Além da decisão do Supremo, a instrução também se ancora em parecer da AGU (Advocacia-Geral da União), também de 2016.
O texto diz que “a administração pública federal deve proceder ao desconto dos dias de paralisação decorrentes do exercício do direito de greve pelos servidores públicos”.
O entendimento de Seferian é compartilhado pelo professor do Departamento de Direito do Trabalho e da Seguridade Social da USP Marcus Orione.
“Atos administrativos ou normativos têm de seguir orientações da Constituição e da lei pertinente”, diz.
Para ele, as instruções normativas devem ser vistas como de caráter consultivo, sem obrigação de tomada de decisões. O professor também vê a medida em confronto com o direito de greve.
“A greve em si é movimento autorizado constitucionalmente e o corte de ponto é forma de acabar com a greve. Apesar do entendimento do Supremo, o que há é uma possibilidade, mas não imediata.”
Segundo Orione, não se pode proceder o corte imediatamente sem manifestação de um tribunal “sobre aspectos da ilegalidade e do próprio mérito do que esta se debatendo”.
O professor diz causar preocupação a criação de uma lista de grevistas, com risco de perseguição e retaliações.
Ele ressalta ainda que, no caso das universidades, depender de órgão externo de fazer validação de acordo de compensação de horas é ilegal. “Isso é intromissão clara na autonomia universitária. Isso tem de ser decidido internamente.”
Seferian, da UFMG e do Andes-SN, faz a mesma ponderação por causa da autonomia universitária, garantida pela Constituição.
Na maioria dos casos, diz ele, a compensação de horas após períodos de greve é acordada entre professores e servidores técnico-administrativos com as chefias imediatas de departamentos e unidades.

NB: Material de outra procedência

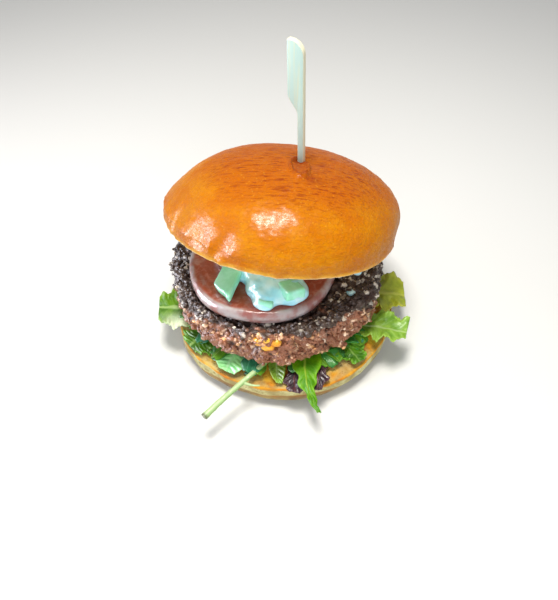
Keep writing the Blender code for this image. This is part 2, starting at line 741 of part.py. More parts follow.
def pick_outline():
    """The pick's flat outline, clockwise from its point: blade to the left, straight back to the right."""
    back, front = PICK_STEM_WIDTH / 2, -PICK_STEM_WIDTH / 2
    blade = back - PICK_BLADE_WIDTH
    neck_top = PICK_LENGTH - PICK_BLADE_LENGTH
    point = [(0, 0), (0.8 * front, 0.7 * PICK_POINT), (front, PICK_POINT)]
    neck = []
    for i in range(PICK_NECK_STEPS + 1):
        share = i / PICK_NECK_STEPS
        neck.append((front + (blade - front) * smoothstep(0, 1, share), neck_top - PICK_NECK * (1 - share)))
    edge = (PICK_EDGE, PICK_EDGE)
    sharp_corner = arc((blade + PICK_EDGE, PICK_LENGTH - PICK_EDGE), edge, start=180, end=90, steps=2)
    corner = (PICK_CORNER, PICK_CORNER)
    round_corner = arc((back - PICK_CORNER, PICK_LENGTH - PICK_CORNER), corner, start=90, end=0, steps=5)
    return point + neck + sharp_corner + round_corner + [(back, PICK_POINT), (0.8 * back, 0.7 * PICK_POINT)]


def pick_matrix():
    """The pick's place: its tip, its lean and the way its blade faces."""
    turn = Euler((0, PICK_LEAN, 0)).to_matrix().to_4x4() @ Matrix.Rotation(PICK_TURN, 4, "Z")
    return Matrix.Translation(PICK_TIP) @ turn


def make_pick():
    """The flat wooden pick, extruded from its outline and thinned towards its point."""
    bm = bmesh.new()
    face = bm.faces.new([bm.verts.new((x, -PICK_THICKNESS / 2, z)) for x, z in pick_outline()])
    grown = bmesh.ops.extrude_face_region(bm, geom=[face])
    moved = [item for item in grown["geom"] if isinstance(item, bmesh.types.BMVert)]
    bmesh.ops.translate(bm, vec=(0, PICK_THICKNESS, 0), verts=moved)
    bmesh.ops.recalc_face_normals(bm, faces=bm.faces)
    for vert in bm.verts:
        vert.co.y *= smoothstep(-PICK_POINT / 2, PICK_POINT, vert.co.z)
    bm.transform(pick_matrix())
    return add_object("paddle_pick", bm, "wood")


def make_pick_hole():
    """The hidden shape of the hole that the pick's stem makes in what it goes through."""
    room = PICK_HOLE_CLEARANCE
    bm = block((PICK_STEM_WIDTH + room, PICK_THICKNESS + room, PICK_LENGTH + room))
    bmesh.ops.translate(bm, vec=(0, 0, (PICK_LENGTH - room) / 2), verts=bm.verts)
    bm.transform(pick_matrix())
    return add_cutter("room_for_pick", bm)


def make_cucumber(name, centre, size, turn, slant):
    """One die of cucumber with eased edges, cut off at a slant in front."""
    bm = block(Vector(size) * MM)
    bmesh.ops.bevel(bm, geom=bm.edges[:], offset=CUCUMBER_EDGE, segments=2, profile=0.5, affect="EDGES")
    for vert in bm.verts:
        front_share = max(-vert.co.y / (size[1] / 2 * MM), 0)
        vert.co.y -= slant * vert.co.x * front_share
    turned_by = Euler([math.radians(a) for a in turn]).to_matrix().to_4x4()
    bm.transform(Matrix.Translation(Vector(centre) * MM) @ turned_by)
    return add_object(name, bm, "cucumber")


def make_sauce():
    """The dollop of white sauce: squashed balls joined, smoothed and thinned to fewer faces."""
    balls = []
    for i, (centre, radii) in enumerate(SAUCE_BALLS):
        bm = bmesh.new()
        bmesh.ops.create_icosphere(bm, subdivisions=3, radius=1)
        bmesh.ops.scale(bm, vec=Vector(radii) * MM, verts=bm.verts)
        bmesh.ops.translate(bm, vec=Vector(centre) * MM, verts=bm.verts)
        balls.append(add_object("white_sauce" if i == 0 else f"ball_{i}", bm, "sauce"))
    sauce = combine(balls[0], balls[1:], "UNION")
    even = sauce.modifiers.new("even faces", "REMESH")
    even.mode = "VOXEL"
    even.voxel_size = SAUCE_VOXEL
    soft = sauce.modifiers.new("soften", "SMOOTH")
    soft.factor = 0.6
    soft.iterations = 3
    fewer = sauce.modifiers.new("fewer faces", "DECIMATE")
    fewer.ratio = SAUCE_KEPT_SHARE
    apply_modifiers(sauce)
    return sauce


def main():
    """Build every piece and fit each one to its neighbours."""
    clear_scene()
    make_heel()
    bed = make_salad_bed()
    pockets = [make_pocket("stalk", STALK_ROUTE, STALK_RADII[0], 2 * STALK_RADII[0] * MM)]
    for leaf in LEAVES:
        make_leaf(leaf)
        pockets.append(make_pocket(leaf.name, leaf.route, max(leaf.half_widths[:2]), LEAF_THICKNESS))
    combine(bed, pockets, "DIFFERENCE", solver="MANIFOLD")
    make_stalk()
    patty = make_patty()
    tomato = make_tomato()
    crown = make_crown()
    dice = [make_room(make_cucumber(name, *values), [crown, tomato]) for name, values in CUCUMBER.items()]
    make_room(make_sauce(), [crown, tomato, *dice])
    make_pick()
    hole = make_pick_hole()
    for pierced in (crown, tomato, patty):
        cut_with(pierced, hole)


main()
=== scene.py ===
"""A veggie burger, dressed for a studio picture.

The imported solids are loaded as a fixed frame. Each is replaced by a finer piece of the same form and place.
Units are metres and +Z is up. The burger stands on the plane Z = 0, and its open front is -Y.
"""

import json
import logging
import math
import random
from collections.abc import Callable, Sequence
from dataclasses import dataclass, field
from enum import Enum

import bpy
from bpy.types import Material, NodeSocket, Object
from mathutils import Euler, Matrix, Vector, noise

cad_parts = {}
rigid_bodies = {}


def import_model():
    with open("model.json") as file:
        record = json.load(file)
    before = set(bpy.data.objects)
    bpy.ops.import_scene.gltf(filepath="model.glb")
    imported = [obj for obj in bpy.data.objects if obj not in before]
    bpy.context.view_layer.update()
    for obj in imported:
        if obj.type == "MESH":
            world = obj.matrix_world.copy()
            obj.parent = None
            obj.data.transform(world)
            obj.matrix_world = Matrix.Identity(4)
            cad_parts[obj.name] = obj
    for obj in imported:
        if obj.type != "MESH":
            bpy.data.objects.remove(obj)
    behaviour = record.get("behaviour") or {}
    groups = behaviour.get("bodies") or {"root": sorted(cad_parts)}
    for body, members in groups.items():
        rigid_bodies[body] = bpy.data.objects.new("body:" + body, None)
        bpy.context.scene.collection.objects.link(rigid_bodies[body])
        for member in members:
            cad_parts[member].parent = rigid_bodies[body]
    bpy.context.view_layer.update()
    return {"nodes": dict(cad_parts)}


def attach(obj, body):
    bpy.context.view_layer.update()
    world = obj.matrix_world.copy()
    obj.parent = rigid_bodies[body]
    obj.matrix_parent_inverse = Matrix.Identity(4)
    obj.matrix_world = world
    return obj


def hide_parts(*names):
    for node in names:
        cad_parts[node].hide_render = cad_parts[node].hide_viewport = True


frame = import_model()

MM = 0.001
BODY = "root"
NOISE_SEED = 7  # without it the vector noise starts from the clock
VEIN_SLOPE = 0.22  # how far a side vein runs ahead of its root, for each half width of the leaf

Colour = tuple[float, float, float]
Point = tuple[float, float, float]
Rule = Callable[[Vector, Vector], Vector]

log = logging.getLogger("burger")


class Slot(Enum):
    """The record's material slots."""

    CRUST = "crust"
    CRUMB = "crumb"
    PATTY = "patty"
    TOMATO = "tomato"
    SAUCE = "sauce"
    CUCUMBER = "cucumber"
    WOOD = "wood"
    STALK = "stalk"
    GREEN_LEAF = "green_leaf"
    PALE_LEAF = "pale_leaf"
    RED_LEAF = "red_leaf"


def smoothstep(low: float, high: float, value: float) -> float:
    """Rise from 0 at low to 1 at high, without a corner."""
    t = min(max((value - low) / (high - low), 0.0), 1.0)
    return t * t * (3 - 2 * t)


def bell(distance: float) -> float:
    """A soft hump that is 1 at distance 0 and has almost ended at distance 2."""
    return math.exp(-distance * distance)


def angle_of(point: Vector) -> float:
    """The point's angle round the Z axis."""
    return math.atan2(point.y, point.x)


def angle_between(first: float, second: float) -> float:
    """The smallest turn between two angles, without its sign."""
    return abs((first - second + math.pi) % math.tau - math.pi)


def arc(centre: tuple, radii: tuple, start: float, end: float, steps: int) -> list[tuple[float, float]]:
    """Points on an elliptic arc.

    Args:
        centre: The (radius, height) of the arc's centre.
        radii: The arc's two half axes.
        start: The first angle in degrees.
        end: The last angle in degrees.
        steps: How many stretches the arc is cut into.

    Returns:
        The (radius, height) points, both ends included.
    """
    angles = [math.radians(start + (end - start) * i / steps) for i in range(steps + 1)]
    return [(centre[0] + radii[0] * math.cos(a), centre[1] + radii[1] * math.sin(a)) for a in angles]


def along(start: tuple, end: tuple, steps: int) -> list[tuple[float, float]]:
    """Points from start towards end on a straight line, without either end."""
    return [tuple(a + (b - a) * i / steps for a, b in zip(start, end)) for i in range(1, steps)]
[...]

Sergio Ronaldo da Silva, presidente da Confederação dos Trabalhadores no Serviço Público Federal, diz que o governo tem editado um número enorme de medidas que afetam as regras para os servidores.
“É mais um ato autoritário, primeiro executam o corte para depois entender o mérito. É uma situação que tem a ver com a sistemática do governo, que não dialoga, não negocia e vem para repressão.” As informações são de Folhapress.